Après la signature de l’accord de paix par l’ensemble des parties prenantes au conflit au Nord, les regards sont maintenant tournés vers le processus de mise en œuvre. Parmi les prochaines échéances l’étape consacrée au recrutement et à l’insertion des ex-combattants dans l’administration et les forces armées et de sécurité du pays. Le sujet suscite beaucoup d’attention et de débats, pour autant les préalables sont encore loin d’être effectifs. Pour certains observateurs, cette option, qui n’est pas nouvelle, est « un précédent dangereux dans la résolution des conflits armés ».
Le recrutement des ex-combattants est l’une des dispositions de l’accord de paix d’Alger, dont le parachèvement a eu lieu le 20 juin dernier par la signature des groupes armés de la coordination.

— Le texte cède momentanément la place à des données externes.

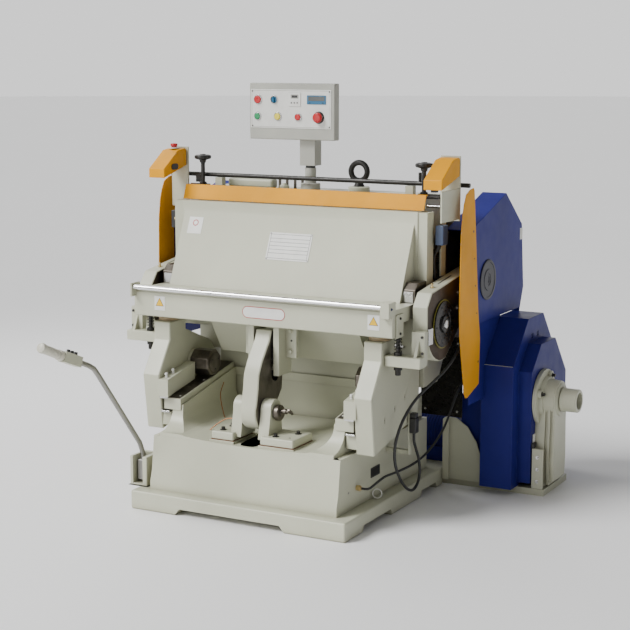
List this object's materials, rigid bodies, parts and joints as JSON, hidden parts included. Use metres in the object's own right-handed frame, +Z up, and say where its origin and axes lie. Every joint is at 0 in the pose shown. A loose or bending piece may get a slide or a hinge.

Cette disposition prévoit « le recrutement d’un nombre significatif » d’anciens combattants des groupes armés dans l’administration et dans les rangs des forces armées et de sécurité. De l’avis des acteurs de la mise en œuvre de l’accord, ce recrutement s’inscrit dans un long processus qui implique d’abord le cantonnement des ex-combattants. Une commission d’identification est chargée de cette question, et de l’établissement des listes. Après le cantonnement, le processus doit se poursuivre avec l’intégration et les réinsertions.
La réinsertion concerne surtout les combattants rebelles ayant déserté l’armée. L’accord prévoit ainsi qu’ils réintègrent avec au moins leurs grades précédents, explique-t-on chez les groupes armés. Aucun chiffre n’est encore communiqué, mais la question fait débat au sein de l’armée. Certains observateurs redoutent même des risques de mouvements d’humeur chez certains militaires de l’armée régulière.
Tout ce processus devrait être déclenché après la mise en place du Comité de suivi de l’avis. Depuis le 23 juin dernier, où a eu lieu la réunion inaugurale, une commission travaille à la rédaction du règlement intérieur et du chronogramme de mise en œuvre de l’accord. Une rencontre est prévue dans les prochains jours pour la validation de ces documents par les parties en conflit.
L’intégration des ex-combattants suscite beaucoup de réactions au sein de l’opinion publique. Des observateurs voient dans cette intégration, option déjà utilisée dans le passé, une alternative qui peut aussi « créer un précédent fâcheux dans la résolution des conflits armés ».
Pr. Issa N’Diaye est philosophe, chargé de cours à l’université de Bamako joint par Issa Fakaba Sissoko :
« Ce n’est pas une innovation en la matière. On a déjà vu dans les accords précédents, expérimenté cette solution. Mais dans les faits, on s’est rendu compte que cela n’a servi à résoudre aucun problème. Cela a permis de régler temporairement des problèmes d’emploi et l’accès à certaines ressources par certains combattants. Mais ça ne les a pas empêché de repartir une fois qu’ils estimaient qu’ils pouvaient gagner plus. Je pense que c’est un précédent dangereux, dans la mesure où ça veut dire qu’il faudrait prendre les armes pour avoir une possibilité d’emploi dans ce pays eu égard aux attentes énormes de la jeunesse du Mali dans les différentes régions. Cela est un appel du pied pour les encourager à utiliser des méthodes semblables pour parvenir à leurs fins ».
Selon certains, la connaissance du terrain de certains ex-combattants pourrait aider aux opérations militaires de l’armée ?
« Je ne crois pas du tout. C’est un faux prétexte à mon avis. Je pense que la solution définitive pour débusquer les groupes armés, c’est le recours aux populations en terme d’informations ».